Just as the World Cup of Mexico in 1986 had cemented Maradona’s legendary status in the eyes of the world, the tournament of 1990, held in Italy, was set to destroy his Italian fan base. Capitalising on the support of his own fans, Maradona appealed to the Neapolitans in his city to support Argentina against Italy in a semi-final game held at Napoli’s stadium. Argentina won, but Maradona knew he had overplayed his hand and relations between the player and the Italian media were stretched to the breaking point.
He had also made a powerful enemy in the form of the Italian Football Agency, which began a series of stringent anti-doping tests that Maradona failed. Maradona was forced to go into rehab and was banned from the game for 15 months. He officially left Napoli in disgrace in 1991, eventually signing for Spanish club Sevilla as his career wound down.

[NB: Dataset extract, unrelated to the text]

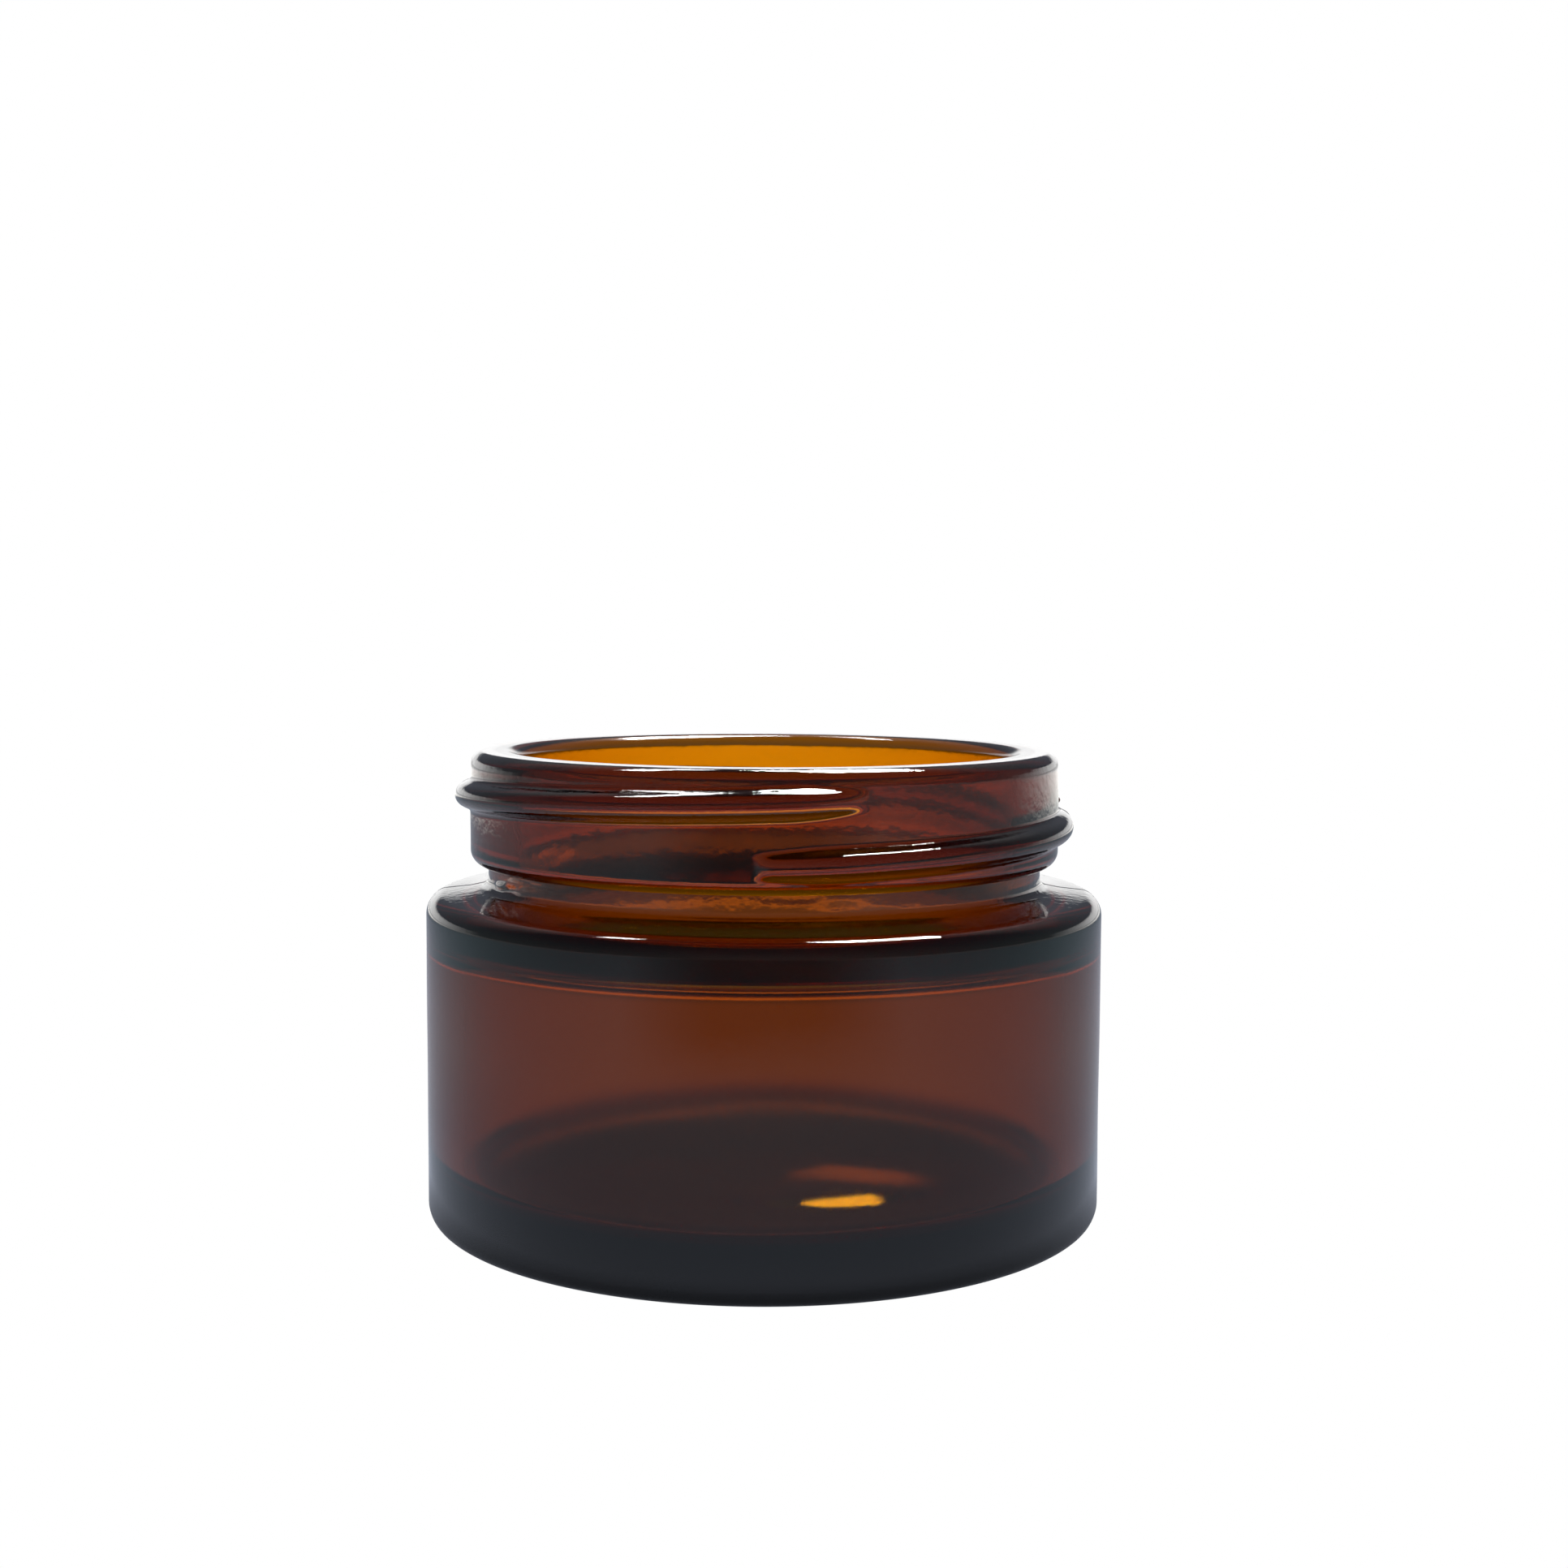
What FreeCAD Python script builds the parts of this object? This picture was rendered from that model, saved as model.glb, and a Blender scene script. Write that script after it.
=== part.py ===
"""Amber glass cream jar, one moulded piece of glass with an open threaded mouth.

Frame: millimetres, +Z up, origin at the centre of the base, standing on z = 0.
The thread angles are counted about +Z from the front of the jar, which faces -Y,
and grow towards +X.
"""
import FreeCAD
import Part
import math
import os

# --- body ---------------------------------------------------------------------
BODY_RADIUS = 26.0          # outside of the straight side wall
JAR_HEIGHT = 35.8           # base to sealing land
SHOULDER_SLOPE = 6.0        # degrees, fall of the shoulder's top towards its edge
SHOULDER_EDGE_RADIUS = 1.5
HEEL_RADIUS = 1.3           # rounded corner between the side wall and the base

# --- finish: recess, neck and rim -----------------------------------------------
NECK_RADIUS = 22.5          # cylinder that carries the thread (E / 2)
NECK_WALL = 3.4             # glass between the neck's cylinder and the mouth
FINISH_HEIGHT = 8.5         # underside of the finish to the sealing land
RECESS_DEPTH = 1.25         # undercut between the finish and the shoulder
RECESS_HEIGHT = 2.0         # shoulder's top to the underside of the finish
FINISH_CORNER_RADIUS = 1.0  # lower outside corner of the finish
RECESS_FILLET = 0.8         # foot of the recess, where it meets the shoulder
RIM_OUTER_RADIUS = 1.2      # rounding of the rim's outside edge
RIM_INNER_RADIUS = 0.9      # rounding of the rim's inside edge

# --- inside ---------------------------------------------------------------------
WALL = 2.8                  # side wall
FLOOR_HEIGHT = 3.6          # inside floor above the surface the jar stands on
FLOOR_CORNER_RADIUS = 2.0
MOUTH_FLARE_RADIUS = 3.0    # bore turning outwards into the cavity, level with the shoulder's top
CEILING_SLOPE = 30.0        # degrees, rise of the cavity's ceiling towards the bore
CEILING_CORNER_RADIUS = 1.8  # cavity's ceiling turning down into the side wall

# --- base -----------------------------------------------------------------------
BEARING_RING_WIDTH = 3.7    # flat ring that the jar stands on
PUSH_UP = 1.1               # rise of the base's centre above the ring

# --- continuous thread ------------------------------------------------------------
THREAD_HEIGHT = 1.15        # crest above the neck: (T - E) / 2
THREAD_WIDTH = 2.6          # along the axis, at the neck
THREAD_PITCH = 25.4 / 6.0   # six threads to the inch
THREAD_TOP_DROP = 2.15      # crest below the sealing land at the upper end
THREAD_START = 17.0         # degrees, upper end
THREAD_TURN = 382.0         # degrees from the upper end to the lower end
THREAD_RUN_OUT = 22.0       # degrees over which each end dies into the neck
THREAD_STEP = 9.0           # degrees between the sections of the ridge
RUN_OUT_SCALE = 0.12        # size of the last section against a full one
SECTION_START = -90.0       # degrees, puts the start of a section on its side nearest the axis

# --- worked out from the sizes above ----------------------------------------------
MOUTH_RADIUS = NECK_RADIUS - NECK_WALL
RECESS_RADIUS = NECK_RADIUS - RECESS_DEPTH
SHOULDER_HEIGHT = JAR_HEIGHT - FINISH_HEIGHT - RECESS_HEIGHT
BEARING_RING_INNER = BODY_RADIUS - HEEL_RADIUS - BEARING_RING_WIDTH


def point(r, z):
    """A point of the jar's half section, in the plane y = 0."""
    return FreeCAD.Vector(r, 0.0, z)


def line(a, b):
    return Part.LineSegment(a, b).toShape()


def arc(centre_r, centre_z, radius, from_deg, to_deg):
    """Arc in the half section, with angles counted from +r towards +z."""
    stops = []
    for deg in (from_deg, (from_deg + to_deg) / 2.0, to_deg):
        turn = math.radians(deg)
        stops.append(point(centre_r + radius * math.cos(turn), centre_z + radius * math.sin(turn)))
    return Part.Arc(*stops).toShape()


def joined(pieces):
    """One wire from edges in order, with straight edges put in between their ends."""
    edges = [pieces[0]]
    for piece in pieces[1:]:
        end = edges[-1].lastVertex(True).Point
        start = piece.firstVertex(True).Point
        if end.distanceToPoint(start) > 1e-6:
            edges.append(line(end, start))
        edges.append(piece)
    return edges


def outside():
    """Outer half section from the axis under the base up to the sealing land."""
    slope = math.radians(SHOULDER_SLOPE)
    edge_r = BODY_RADIUS - SHOULDER_EDGE_RADIUS
    top_r = edge_r + SHOULDER_EDGE_RADIUS * math.sin(slope)
    top_z = SHOULDER_HEIGHT - (top_r - RECESS_RADIUS) * math.tan(slope)
    edge_z = top_z - SHOULDER_EDGE_RADIUS * math.cos(slope)

    # The recess's fillet touches the recess's cylinder and the sloping top.
    foot_r = RECESS_RADIUS + RECESS_FILLET
    foot_z = SHOULDER_HEIGHT - RECESS_FILLET * math.tan(slope) + RECESS_FILLET / math.cos(slope)

    finish_z = JAR_HEIGHT - FINISH_HEIGHT
    corner_r = NECK_RADIUS - FINISH_CORNER_RADIUS
    corner_z = finish_z + FINISH_CORNER_RADIUS

    rise = (BEARING_RING_INNER ** 2 + PUSH_UP ** 2) / (2.0 * PUSH_UP)
    half_angle = math.degrees(math.asin(BEARING_RING_INNER / rise))
    return [
        arc(0.0, PUSH_UP - rise, rise, 90.0, 90.0 - half_angle),
        arc(BODY_RADIUS - HEEL_RADIUS, HEEL_RADIUS, HEEL_RADIUS, -90.0, 0.0),
        arc(edge_r, edge_z, SHOULDER_EDGE_RADIUS, 0.0, 90.0 - SHOULDER_SLOPE),
        arc(foot_r, foot_z, RECESS_FILLET, 270.0 - SHOULDER_SLOPE, 180.0),
        line(point(RECESS_RADIUS, finish_z), point(corner_r, finish_z)),
        arc(corner_r, corner_z, FINISH_CORNER_RADIUS, -90.0, 0.0),
        arc(NECK_RADIUS - RIM_OUTER_RADIUS, JAR_HEIGHT - RIM_OUTER_RADIUS, RIM_OUTER_RADIUS, 0.0, 90.0),
    ]


def inside():
    """Inner half section from the sealing land down to the middle of the floor."""
    cavity_radius = BODY_RADIUS - WALL
    slope = math.radians(CEILING_SLOPE)
    flare_r = MOUTH_RADIUS + MOUTH_FLARE_RADIUS
    corner_r = cavity_radius - CEILING_CORNER_RADIUS
    floor_r = cavity_radius - FLOOR_CORNER_RADIUS

    # The sloping ceiling touches both arcs, so it runs from the end of one to the end of the other.
    run = corner_r - flare_r + (CEILING_CORNER_RADIUS + MOUTH_FLARE_RADIUS) * math.sin(slope)
    drop = run * math.tan(slope) + (CEILING_CORNER_RADIUS + MOUTH_FLARE_RADIUS) * math.cos(slope)
    corner_z = SHOULDER_HEIGHT - drop
    return [
        arc(MOUTH_RADIUS + RIM_INNER_RADIUS, JAR_HEIGHT - RIM_INNER_RADIUS, RIM_INNER_RADIUS, 90.0, 180.0),
        arc(flare_r, SHOULDER_HEIGHT, MOUTH_FLARE_RADIUS, 180.0, 270.0 - CEILING_SLOPE),
        arc(corner_r, corner_z, CEILING_CORNER_RADIUS, 90.0 - CEILING_SLOPE, 0.0),
        arc(floor_r, FLOOR_HEIGHT + FLOOR_CORNER_RADIUS, FLOOR_CORNER_RADIUS, 0.0, -90.0),
        line(point(floor_r, FLOOR_HEIGHT), point(0.0, FLOOR_HEIGHT)),
    ]


def shell():
    """The jar without its thread."""
    edges = joined(outside() + inside())
    edges.append(line(point(0.0, FLOOR_HEIGHT), point(0.0, PUSH_UP)))
    face = Part.Face(Part.Wire(edges))
    return face.revolve(FreeCAD.Vector(0, 0, 0), FreeCAD.Vector(0, 0, 1), 360)


def ridge_section(turn, scale):
    """Round section of the thread, turn degrees from the upper end, mostly sunk in the neck."""
    height = THREAD_HEIGHT * scale
    half = THREAD_WIDTH / 2.0 * scale
    radius = (half ** 2 + height ** 2) / (2.0 * height)
    middle = JAR_HEIGHT - THREAD_TOP_DROP - THREAD_PITCH * turn / 360.0
    centre = point(NECK_RADIUS + height - radius, middle)
    circle = Part.Circle(centre, FreeCAD.Vector(0, 1, 0), radius).toShape()
    # The circle's own start goes to its inner side, inside the glass of the neck.
    circle.rotate(centre, FreeCAD.Vector(0, 1, 0), SECTION_START)
    circle.rotate(FreeCAD.Vector(0, 0, 0), FreeCAD.Vector(0, 0, 1), THREAD_START - turn - 90.0)
    return Part.Wire([circle])


def thread():
    """Rounded ridge that climbs to the right, a little over one turn, with tapered ends."""
    count = int(round(THREAD_TURN / THREAD_STEP))
    sections = []
    for index in range(count + 1):
        turn = THREAD_TURN * index / count
        from_end = min(turn, THREAD_TURN - turn, THREAD_RUN_OUT)
        grown = math.sin(math.pi / 2.0 * from_end / THREAD_RUN_OUT)
        sections.append(ridge_section(turn, RUN_OUT_SCALE + (1.0 - RUN_OUT_SCALE) * grown))
    return Part.makeLoft(sections, True, False)


def glass_jar():
    jar = shell().fuse(thread())
    if len(jar.Solids) != 1:
        raise RuntimeError("the thread and the shell must fuse to one solid")
    return jar.Solids[0]


def brimful_volume():
    """Volume that the jar holds when filled level with its sealing land, in millilitres."""
    edges = joined(inside())
    edges.append(line(point(0.0, FLOOR_HEIGHT), point(0.0, JAR_HEIGHT)))
    edges.append(line(point(0.0, JAR_HEIGHT), edges[0].firstVertex(True).Point))
    face = Part.Face(Part.Wire(edges))
    return face.revolve(FreeCAD.Vector(0, 0, 0), FreeCAD.Vector(0, 0, 1), 360).Volume / 1000.0


def main():
    os.makedirs("parts", exist_ok=True)
    jar = glass_jar()
    jar.exportStep("parts/glass_jar.step")
    box = jar.BoundBox
    print("glass_jar valid", jar.isValid(), "faces", len(jar.Faces), "volume mm3", round(jar.Volume, 1))
    print("box", round(box.XLength, 3), round(box.YLength, 3), round(box.ZLength, 3))
    print("brimful ml", round(brimful_volume(), 2))


main()
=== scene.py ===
"""Looks of the amber glass cream jar: one closed glass mesh, its material, studio and camera."""

import math

import bpy
import numpy as np
from mathutils import Matrix, Vector


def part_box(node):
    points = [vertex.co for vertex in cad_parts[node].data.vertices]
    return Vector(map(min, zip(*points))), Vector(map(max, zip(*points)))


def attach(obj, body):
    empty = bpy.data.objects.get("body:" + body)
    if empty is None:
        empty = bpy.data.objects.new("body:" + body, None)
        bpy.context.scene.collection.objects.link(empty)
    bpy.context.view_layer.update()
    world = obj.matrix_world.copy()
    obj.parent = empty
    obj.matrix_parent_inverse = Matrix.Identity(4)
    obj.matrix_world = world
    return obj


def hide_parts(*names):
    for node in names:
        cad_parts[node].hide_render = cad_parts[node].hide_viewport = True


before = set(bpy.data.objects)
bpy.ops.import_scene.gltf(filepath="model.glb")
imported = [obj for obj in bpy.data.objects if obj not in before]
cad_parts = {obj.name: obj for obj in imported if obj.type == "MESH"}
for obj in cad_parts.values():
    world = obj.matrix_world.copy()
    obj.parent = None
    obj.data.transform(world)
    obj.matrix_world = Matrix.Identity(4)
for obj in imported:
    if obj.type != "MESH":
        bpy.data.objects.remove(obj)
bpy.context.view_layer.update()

MM = 0.001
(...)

The legacy of Maradona in Naples
Tourism in Naples has rapidly increased in recent years. The past decade has seen huge levels of investment in the city and a clampdown on the criminal gangs that instilled fear in residents and visitors.
Souvenir stands will have scarves, T-shirts and posters of Maradona alongside pictures of Mount Vesuvius and necklaces of red chillies. That last item is seen as a symbol of luck across the region, with every taxi having one hanging off the rear-view mirror.
Elsewhere, bars and restaurants have pictures of Maradona and framed newspaper pages from the scudetto-winning season. Bar Nilo has a shrine dedicated to the player, which includes several strands of hair and the ‘tears of Naples’ from the day Maradona left the city.
The enduring legacy is that the city and Maradona are inextricably linked in the hearts and minds of all football fans.